*WHAT THE EXERCISE ASKS:*
Take the lines from the beginning of the data below through the line holding "of the base." and return exactly those.

*GIVEN DATA:*
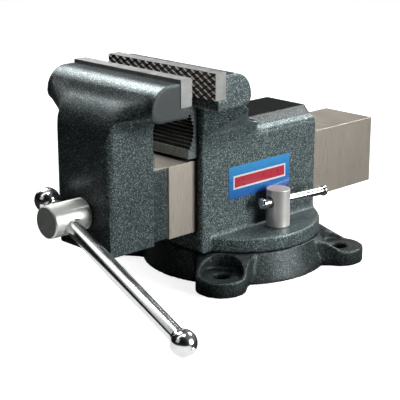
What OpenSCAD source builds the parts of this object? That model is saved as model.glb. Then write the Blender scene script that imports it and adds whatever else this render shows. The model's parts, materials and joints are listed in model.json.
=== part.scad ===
// Bench vise with a swivel base, two lock-down nuts and a sliding T-handle.
// X runs along the jaws, Y along the screw towards the back, Z up.
// The origin is on the swivel axis, at the underside of the base.

/* [Jaws] */
// Width of the jaws
jaw_w = 150; // [140:1:160]
// Opening between the jaw plates as modelled
jaw_gap = 29.3; // [10:0.1:60]
// Distance from the swivel axis forward to the face of the fixed jaw plate
jaw_reach = 103.6; // [100:0.1:106]
// Height of the top of the jaw plates above the bench
jaw_top = 214.8; // [212:0.1:218]
// Height of a jaw plate
plate_h = 25.5; // [24:0.1:26]
// Thickness of a jaw plate
plate_t = 13.6; // [12:0.1:14]

/* [Body] */
// Width of the body housing
body_w = 84; // [82:1:88]
// Distance from the swivel axis to the back of the body
body_back = 76.7; // [70:0.1:78]
// Height of the anvil face above the bench
anvil_z = 152.8; // [150:0.1:156]
// Radius of the round flange under the body
flange_r = 87.6; // [86:0.1:90]
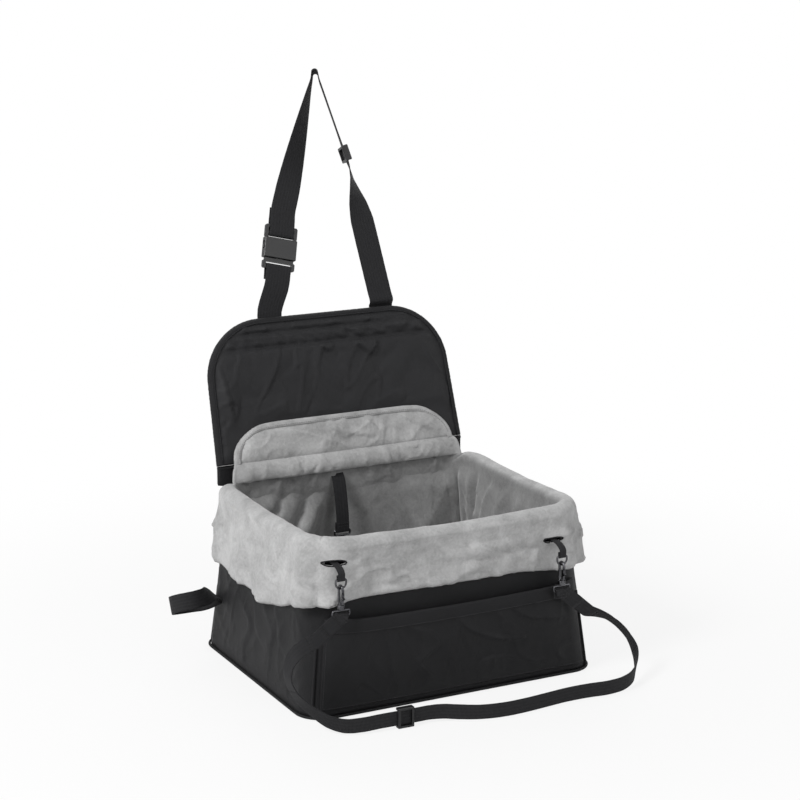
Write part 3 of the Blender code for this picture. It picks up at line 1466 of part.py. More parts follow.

*COMPLETE ANSWER:*
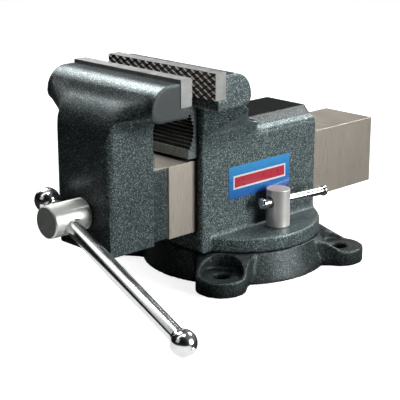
What OpenSCAD source builds the parts of this object? That model is saved as model.glb. Then write the Blender scene script that imports it and adds whatever else this render shows. The model's parts, materials and joints are listed in model.json.
=== part.scad ===
// Bench vise with a swivel base, two lock-down nuts and a sliding T-handle.
// X runs along the jaws, Y along the screw towards the back, Z up.
// The origin is on the swivel axis, at the underside of the base.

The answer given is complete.